AN INVESTIGATION INTO THE PERFORMANCES OF SUPERVISED LEARNING ALGORITHMS IN DIFFERENT PHISHING DATASETS
Keywords:Phishing Classification, Phishing Datasets, Cyber Space Attacks, Learning Algorithms
Phishing techniques are employed by attackers to obtain the sensitive and confidential information of unsuspecting internet users. To stem the tide of phishing-based attacks in the cyber space, different machine learning techniques have been proposed as better alternatives to the signature-based approaches. This study used a different approach in the detection of phishing evidence in three phishing datasets. The focus of the study is to investigate the performances of Random Forest, K-Nearest Neighbour and ExtraTree algorithms in three different phishing datasets. The first two datasets of different sizes and features were obtained from Machine Learning UCI repository while the third dataset was collected from Mendeley.
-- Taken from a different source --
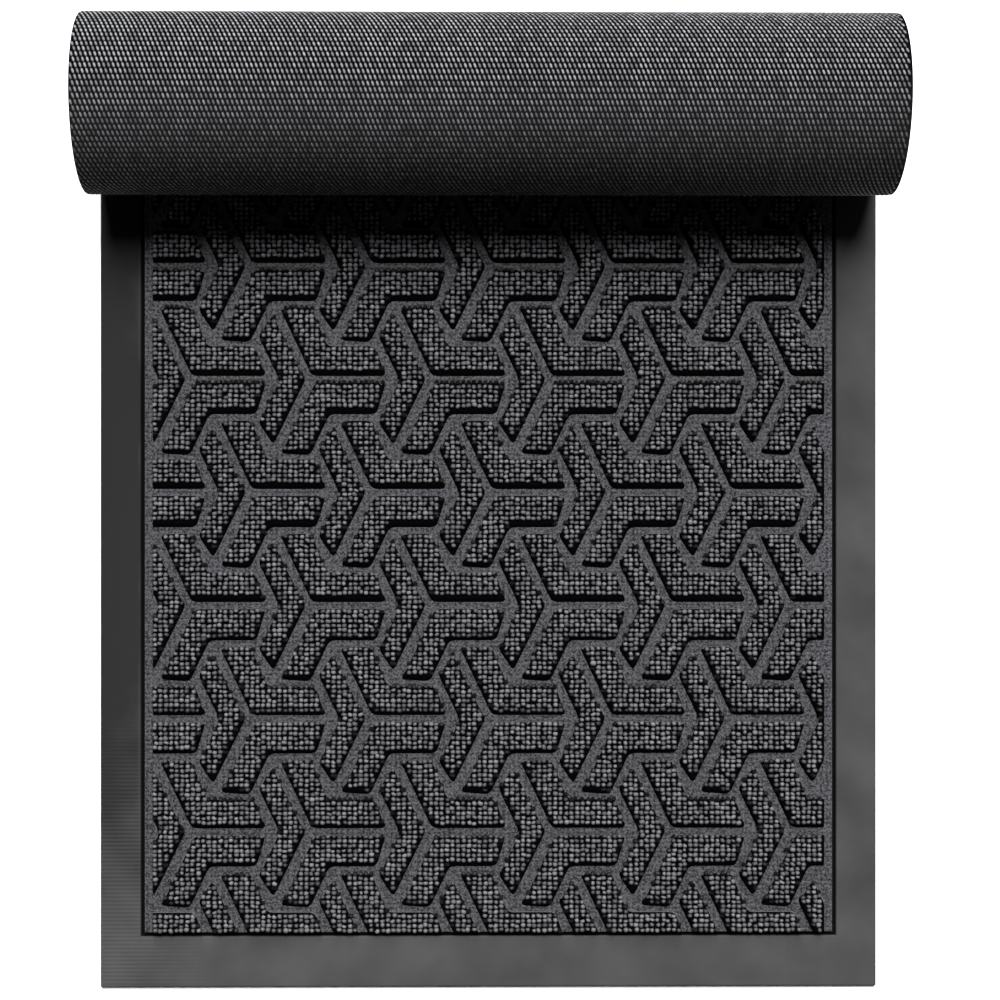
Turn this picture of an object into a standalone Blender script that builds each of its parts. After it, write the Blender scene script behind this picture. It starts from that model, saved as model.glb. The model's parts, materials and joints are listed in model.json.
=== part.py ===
"""Door mat with its far end rolled up: a moulded rubber tray with a raised-pattern carpet bonded into it.

The mat is first laid out flat, then cut across into one long panel, which lies on the floor, and a chain
of narrow strips. Each strip is hinged to the one before it along the underside of the rubber. The chain
curls up and over into a roll of one turn, and it lies down flat when every hinge opens.

Metres, +Z up, X across the mat, Y along it towards the roll. The origin is on the floor, under the
middle of the box that the rolled mat fills. In the flat layout, Y is the distance from the near edge.
"""

import math

import bmesh
import bpy
from mathutils import Matrix

# Overall sizes
MAT_WIDTH = 0.432
MAT_LENGTH = 0.754
ROLL_RADIUS = 0.0480  # from the middle of the roll to the hinge lines on its outside
STRIP_COUNT = 24

# Rubber tray
RUBBER_THICKNESS = 0.0035  # at the border
TRAY_FLOOR = 0.0020  # under the carpet
SIDE_BORDER = 0.0225
NEAR_BORDER = 0.0282
END_BORDER_STRIPS = 3  # strips at the free end that are all border
EDGE_CHAMFER = 0.0010

# Carpet
MOAT = 0.0022  # open groove between the border and the carpet
LAYER_GAP = 0.0003  # bonding gap between the tray and the carpet
CARPET_GROUND = 0.0044  # height of the flat, pressed carpet above the floor
PILE_TOP = 0.0080  # height of the raised islands above the floor
ISLAND_WALL_RUN = 0.0014  # how far an island's wall leans in between its foot and its top
ISLAND_SIDE_MARGIN = 0.0048  # flat carpet left along each side
ISLAND_END_MARGIN = 0.0005
ISLAND_ROOT = 0.0008  # how far an island's block reaches down into the flat carpet

# Raised pattern: three bent islands round each centre, with the centres in staggered rows
REPEAT_ACROSS = 0.0667
REPEAT_ALONG = 0.06285
FIRST_CENTRE_ACROSS = 0.0830  # of one centre, from the left edge
FIRST_CENTRE_ALONG = 0.2768  # of the same centre, from the near edge

# Outlines of the islands' feet round a centre, as shares of the repeat across and along
UPRIGHT_BEND = [
    (0.033, 0.032), (0.630, 0.032), (0.552, 0.285), (0.163, 0.285), (0.028, 0.630), (-0.241, 0.626),
]
DROPPED_BEND = [
    (0.033, -0.032), (-0.238, -0.662), (-0.008, -0.672), (0.162, -0.304), (0.548, -0.304),
    (0.632, -0.090), (0.622, -0.032),
]
ARROW_BEND = [
    (-0.030, 0.0), (-0.306, 0.590), (-0.429, 0.378), (-0.258, 0.0), (-0.429, -0.388), (-0.303, -0.588),
]

# Fits
HINGE_GAP = 0.0003  # between neighbouring strips, at the hinge line
REST_GAP = 0.0003  # between the roll's free edge and the carpet that it rests on
CUTTER_REACH = 0.010  # how far a cutter runs past what it cuts


def strip_turn():
    """The angle between neighbouring strips that brings the roll's free edge down onto the islands.

    The hinge lines lie on a circle. The free edge is half a strip past the last whole turn of a strip,
    counted from the point where the roll stands on the floor.
    """
    turn = 2 * math.pi / STRIP_COUNT
    for _ in range(40):
        middle_height = ROLL_RADIUS * math.cos(turn / 2)
        drop = (middle_height - PILE_TOP - REST_GAP) / ROLL_RADIUS
        turn = (2 * math.pi - math.acos(drop)) / (STRIP_COUNT + 0.5)
    return turn


STRIP_TURN = strip_turn()
STRIP_LENGTH = 2 * ROLL_RADIUS * math.sin(STRIP_TURN / 2)
FIRST_HINGE = MAT_LENGTH - STRIP_COUNT * STRIP_LENGTH  # distance from the near edge
CARPET_HALF_WIDTH = MAT_WIDTH / 2 - SIDE_BORDER - MOAT
CARPET_START = NEAR_BORDER + MOAT
CARPET_END = MAT_LENGTH - END_BORDER_STRIPS * STRIP_LENGTH - MOAT


def origin_from_near_edge():
    """Half the length of the rolled mat: the farthest hinge line or rubber corner sets its far side."""
    y, farthest = FIRST_HINGE, FIRST_HINGE
    for strip in range(1, STRIP_COUNT + 1):
        y += STRIP_LENGTH * math.cos(strip * STRIP_TURN)
        farthest = max(farthest, y)
    return farthest / 2


def linked(name, mesh):
    """An object in the scene for a mesh."""
    obj = bpy.data.objects.new(name, mesh)
    bpy.context.scene.collection.objects.link(obj)
    return obj


def from_bmesh(name, bm):
    """An object made from a bmesh, with its faces turned outwards."""
    bmesh.ops.recalc_face_normals(bm, faces=bm.faces)
    mesh = bpy.data.meshes.new(name)
    bm.to_mesh(mesh)
    bm.free()
    return linked(name, mesh)


def box(name, low, high):
    """A block between two corners."""
    bm = bmesh.new()
    bmesh.ops.create_cube(bm, size=1)
    for vert in bm.verts:
        vert.co = [low[i] if vert.co[i] < 0 else high[i] for i in range(3)]
    return from_bmesh(name, bm)


def combine(obj, other, operation):
    """Applies a Boolean of obj with other, and removes other."""
    modifier = obj.modifiers.new(operation, "BOOLEAN")
    modifier.operation = operation
    modifier.object = other
    with bpy.context.temp_override(object=obj, active_object=obj):
        bpy.ops.object.modifier_apply(modifier=modifier.name)
    bpy.data.objects.remove(other)


def rubber_layer():
    """The whole tray laid flat: a sheet with chamfered top edges, sunk in the middle for the carpet."""
    sheet = box("rubber", (-MAT_WIDTH / 2, 0, 0), (MAT_WIDTH / 2, MAT_LENGTH, RUBBER_THICKNESS))
    bm = bmesh.new()
    bm.from_mesh(sheet.data)
    top_edges = [e for e in bm.edges if all(v.co.z > RUBBER_THICKNESS / 2 for v in e.verts)]
    bmesh.ops.bevel(bm, geom=top_edges, offset=EDGE_CHAMFER, segments=1, affect="EDGES")
    bm.to_mesh(sheet.data)
    bm.free()
    sunk_half_width = CARPET_HALF_WIDTH + MOAT
    cutter = box(
        "tray_cutter",
        (-sunk_half_width, NEAR_BORDER, TRAY_FLOOR),
        (sunk_half_width, CARPET_END + MOAT, RUBBER_THICKNESS + CUTTER_REACH),
    )
    combine(sheet, cutter, "DIFFERENCE")
    return sheet


def add_island(bm, outline, centre):
    """Adds one island to a bmesh: a block rooted in the flat carpet, whose top leans in on all sides."""
    foot = [
        bm.verts.new((centre[0] + u * REPEAT_ACROSS, centre[1] + v * REPEAT_ALONG, CARPET_GROUND - ISLAND_ROOT))
        for u, v in outline
    ]
    face = bm.faces.new(foot)
    face.normal_update()
    if face.normal.z < 0:
        face.normal_flip()
    raised = bmesh.ops.extrude_face_region(bm, geom=[face])["geom"]
    top = [f for f in raised if isinstance(f, bmesh.types.BMFace)]
    bmesh.ops.translate(bm, vec=(0, 0, ISLAND_ROOT), verts=top[0].verts)
    bmesh.ops.inset_region(bm, faces=top, thickness=ISLAND_WALL_RUN, use_even_offset=True)
    bmesh.ops.translate(bm, vec=(0, 0, PILE_TOP - CARPET_GROUND), verts=top[0].verts)
    face.normal_flip()


def pattern_centres():
    """The centres of the pattern that put an island anywhere on the carpet."""
    rows_before = math.ceil(FIRST_CENTRE_ALONG / REPEAT_ALONG) + 1
    rows_after = math.ceil((MAT_LENGTH - FIRST_CENTRE_ALONG) / REPEAT_ALONG) + 1
    columns = math.ceil(MAT_WIDTH / REPEAT_ACROSS) + 2
    for row in range(-rows_before, rows_after + 1):
        stagger = REPEAT_ACROSS / 2 if row % 2 else 0.0
        for column in range(-columns, columns + 1):
            yield (
                FIRST_CENTRE_ACROSS - MAT_WIDTH / 2 + column * REPEAT_ACROSS + stagger,
                FIRST_CENTRE_ALONG + row * REPEAT_ALONG,
            )


def carpet_layer():
    """The whole carpet laid flat: a pressed sheet with the raised islands that fit inside its margins."""
    sheet = box(
        "carpet",
        (-CARPET_HALF_WIDTH, CARPET_START, TRAY_FLOOR + LAYER_GAP),
        (CARPET_HALF_WIDTH, CARPET_END, CARPET_GROUND),
    )
    low = (-CARPET_HALF_WIDTH + ISLAND_SIDE_MARGIN, CARPET_START + ISLAND_END_MARGIN)
    high = (CARPET_HALF_WIDTH - ISLAND_SIDE_MARGIN, CARPET_END - ISLAND_END_MARGIN)
    bm = bmesh.new()
    for centre in pattern_centres():
        for outline in (UPRIGHT_BEND, DROPPED_BEND, ARROW_BEND):
            xs = [centre[0] + u * REPEAT_ACROSS for u, _ in outline]
            ys = [centre[1] + v * REPEAT_ALONG for _, v in outline]
            if min(xs) < high[0] and max(xs) > low[0] and min(ys) < high[1] and max(ys) > low[1]:
                add_island(bm, outline, centre)
    islands = from_bmesh("islands", bm)
    trim = box("island_trim", (*low, 0), (*high, PILE_TOP + CUTTER_REACH))
    combine(islands, trim, "INTERSECT")
    combine(sheet, islands, "UNION")
    return sheet


def wedge(name, start, end):
    """A cutter for the stretch from start to end of the flat layout, mitred for the hinges at its ends.

    An end that is None is left open, past the end of the mat.
    """
    lean = math.tan(STRIP_TURN / 2)
    bottom, top = -CUTTER_REACH, PILE_TOP + CUTTER_REACH

    def face_at(hinge, side):
        if hinge is None:
            far = -CUTTER_REACH if side > 0 else MAT_LENGTH + CUTTER_REACH
            return far, far
        return tuple(hinge + side * (HINGE_GAP / 2 + z * lean) for z in (bottom, top))

    start_low, start_high = face_at(start, 1)
    end_low, end_high = face_at(end, -1)
    profile = [(start_low, bottom), (end_low, bottom), (end_high, top), (start_high, top)]
    half_width = MAT_WIDTH / 2 + CUTTER_REACH
    bm = bmesh.new()
    face = bm.faces.new([bm.verts.new((-half_width, y, z)) for y, z in profile])
    moved = bmesh.ops.extrude_face_region(bm, geom=[face])["geom"]
    verts = [v for v in moved if isinstance(v, bmesh.types.BMVert)]
    bmesh.ops.translate(bm, vec=(2 * half_width, 0, 0), verts=verts)
    return from_bmesh(name, bm)


def cut_piece(layer, name, start, end, material):
    """The stretch of a layer from start to end, with its origin on the hinge at its start."""
    piece = linked(name, layer.data.copy())
    combine(piece, wedge(name + "_cutter", start, end), "INTERSECT")
    piece.data.transform(Matrix.Translation((0, -(start or 0.0), 0)))
    piece.data.name = name
    piece.data.materials.clear()
    piece.data.materials.append(material)
    return piece


def surface(name, colour, roughness):
    """A Principled material."""
    material = bpy.data.materials.new(name)
    material.use_nodes = True
    shader = material.node_tree.nodes["Principled BSDF"]
    shader.inputs["Base Color"].default_value = (*colour, 1)
    shader.inputs["Roughness"].default_value = roughness
    shader.inputs["Metallic"].default_value = 0
    return material


def hinge_frame(name, parent, offset, turn):
    """An empty on a hinge line, turned up from the piece before it."""
    empty = bpy.data.objects.new(name, None)
    bpy.context.scene.collection.objects.link(empty)
    empty.empty_display_size = STRIP_LENGTH
    empty.parent = parent
    empty.location = (0, offset, 0)
    empty.rotation_euler = (turn, 0, 0)
    return empty


def main():
    """Lays the two layers out flat, cuts them, and hangs the strips on a chain of hinges."""
    for obj in list(bpy.data.objects):
        bpy.data.objects.remove(obj)
    rubber = surface("moulded_rubber", (0.055, 0.055, 0.056), 0.6)
    pile = surface("polypropylene_pile", (0.035, 0.035, 0.037), 0.95)
    layers = [
        ("rubber", rubber_layer(), rubber, MAT_LENGTH),
        ("carpet", carpet_layer(), pile, CARPET_END),
    ]
    base = hinge_frame("near_edge", None, -origin_from_near_edge(), 0)
    for name, layer, material, _ in layers:
        flat = cut_piece(layer, name + "_panel", None, FIRST_HINGE, material)
        flat.parent = base
    hinge = base
    for strip in range(STRIP_COUNT):
        start = FIRST_HINGE + strip * STRIP_LENGTH
        end = start + STRIP_LENGTH if strip < STRIP_COUNT - 1 else None
        offset = FIRST_HINGE if strip == 0 else STRIP_LENGTH
        hinge = hinge_frame(f"hinge_{strip + 1:02d}", hinge, offset, STRIP_TURN)
        for name, layer, material, layer_end in layers:
            if start + MOAT < layer_end:
                piece = cut_piece(layer, f"{name}_strip_{strip + 1:02d}", start, end, material)
                piece.parent = hinge
    for _, layer, _, _ in layers:
        bpy.data.objects.remove(layer)


main()
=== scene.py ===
"""Looks of a door mat whose far end is rolled up: a moulded rubber tray with a looped carpet bonded into it.

Every layer is modelled laid out flat, in flat places (x across, s along from the near edge, h above the
underside). The layers are then cut across at the middle of each hinged strip, and the stretches past the
flat panel are curled onto the roll, where each one bends between two neighbouring strips. Lengths are in
metres unless a comment says otherwise.
"""

from __future__ import annotations

import json
import logging
import math
from collections.abc import Callable, Iterator
from contextlib import contextmanager
from dataclasses import dataclass, field
from enum import Enum
from functools import partial

import bmesh
import bpy
import numpy as np
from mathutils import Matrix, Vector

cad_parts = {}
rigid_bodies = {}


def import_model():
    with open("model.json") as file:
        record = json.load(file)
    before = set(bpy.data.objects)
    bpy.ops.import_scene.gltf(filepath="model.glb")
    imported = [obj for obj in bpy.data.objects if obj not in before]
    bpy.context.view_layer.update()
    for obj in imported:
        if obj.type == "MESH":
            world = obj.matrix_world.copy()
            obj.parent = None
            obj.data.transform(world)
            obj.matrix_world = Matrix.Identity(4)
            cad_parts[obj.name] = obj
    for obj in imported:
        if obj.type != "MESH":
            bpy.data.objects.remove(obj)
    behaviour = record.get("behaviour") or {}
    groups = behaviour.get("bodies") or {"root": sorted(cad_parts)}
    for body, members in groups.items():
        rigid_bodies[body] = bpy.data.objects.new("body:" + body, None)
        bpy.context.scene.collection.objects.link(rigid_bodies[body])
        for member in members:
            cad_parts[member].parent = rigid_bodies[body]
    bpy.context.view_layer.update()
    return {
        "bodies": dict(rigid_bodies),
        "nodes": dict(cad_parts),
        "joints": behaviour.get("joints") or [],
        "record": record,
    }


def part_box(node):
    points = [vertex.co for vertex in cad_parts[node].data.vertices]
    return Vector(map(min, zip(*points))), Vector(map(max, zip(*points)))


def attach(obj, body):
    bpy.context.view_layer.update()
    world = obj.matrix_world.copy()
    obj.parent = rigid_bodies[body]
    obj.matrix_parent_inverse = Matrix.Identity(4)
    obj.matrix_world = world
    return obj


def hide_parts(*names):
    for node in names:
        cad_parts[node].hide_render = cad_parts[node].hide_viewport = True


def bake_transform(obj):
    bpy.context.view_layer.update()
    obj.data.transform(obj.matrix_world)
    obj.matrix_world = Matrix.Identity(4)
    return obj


LOG = logging.getLogger("door_mat")
PLACE = "flat_place"  # point attribute: where the point lies when the mat is flat
TINT = "tint"  # point attribute: one random share for each loop or nub
SEED = 17
HAIR = 1e-5  # a length that counts as nothing
WELD = 1e-6  # how near points are merged by a cut
ROLL_SHADE_FROM, ROLL_SHADE_TO = 0.626, 0.672  # where painted shade darkens the nubs of the underside, on the side of the roll turned away from the lights, from the near edge
FACING = 0.9  # part of a unit normal that counts as facing along an axis

TINY = 1e-9  # keeps divisions safe
LEVEL = 0.5  # what a piece without a tint of its own gets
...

Exploratory Data Analysis was carried out in order to understand the nature of the features in the three datasets. Then, minimal dataset pre-processing was carried out on the features. A filter-based feature selection method called Anova F-test was used to select promising features that can improve classification performances of the selected learning algorithms. From all the experimental analyses, findings revealed that Random Forest has the overall best performances compared to the two other classifiers. Moreso, all the three algorithms had best average performances in the four metrics in the dataset provided by Tan (2018). The technique used in this study provided further insights in phishing detection studies.